English keyboardist (1967–2022)

Martin Bernard Duffy (18 May 1967 – 18 December 2022) was an English musician who played keyboards with Felt and Primal Scream.

==Career==
Duffy was born in Birmingham and grew up in Rednal in the southwest of the city, attending St. Thomas Aquinas Catholic School in King's Norton, and growing up listening to punk rock, as well as two-tone, the Beatles and Led Zeppelin.

Duffy joined the indie rock band Felt as keyboard player in 1985. Felt frontman Lawrence later recalled "I put up notices in Virgin in Birmingham advertising for a guitarist saying 'Do You Want To Be A Rock 'N' Roll Star?' I'd put two up when this guy came up to me and said, 'I know this keyboard player. He's 16. He's just left school."

Duffy played keyboards on Primal Scream's first two albums, and joined the band permanently after Felt disbanded at the end of 1989.

Duffy also played with the Charlatans following the death of founding member Rob Collins, appearing with the group at Knebworth supporting Oasis in 1996 after learning all the group's songs in three weeks and contributing keyboard parts to the band's fifth album Tellin' Stories.

In 1997, Duffy played organ on Dr. John's Anutha Zone album.

In 2004, Duffy was a member of "rock supergroup" the Chavs with Tim Burgess and Carl Barât of the Libertines. He also contributed to recordings by Heidi Berry, Beth Orton, Paul Weller, Shack and the Chemical Brothers, and released a solo album Assorted Promenades in 2014. His soundtrack work included the films The Laughing King (2016) and Wild Rose (2017). In 2017, he teamed up with Steve Mason of the Beta Band to form the group Alien Stadium.

==Personal life and death==
Duffy died on 18 December 2022, at age 55. The cause of death was given as a brain injury suffered after a fall at home in Brighton.

Primal Scream released a statement that included "We're all so sad ... Martin was the most musically talented of all of us. (He) could play piano to the level where he was feted not just by his peers in British music, but old school master American musicians such as James Luther Dickinson, Roger Hawkins, David Hood (and) producer Tom Dowd". Charlatans singer Burgess said "(he) stepped in to save the Charlatans when we lost Rob – he played with us at Knebworth and was a true friend. He toured with me in my solo band too – he was a pleasure to spend time with".
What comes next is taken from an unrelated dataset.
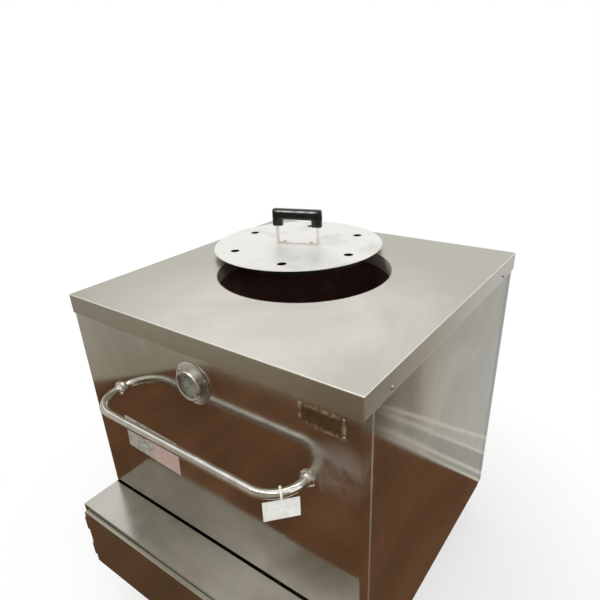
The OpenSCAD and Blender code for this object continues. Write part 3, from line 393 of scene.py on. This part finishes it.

In June 2023, a statement made by Duffy's son Louie at his father's inquest started to circulate. Louie claimed his dad had died in debt, saying Primal Scream only paid Duffy as if he was a session musician and treated him to 'tough love' over his alcoholism. This included the claim that he had not received money from the band after they sold their back catalogue in 2022. Duffy had played on all 11 albums and had songwriting credits on two of them.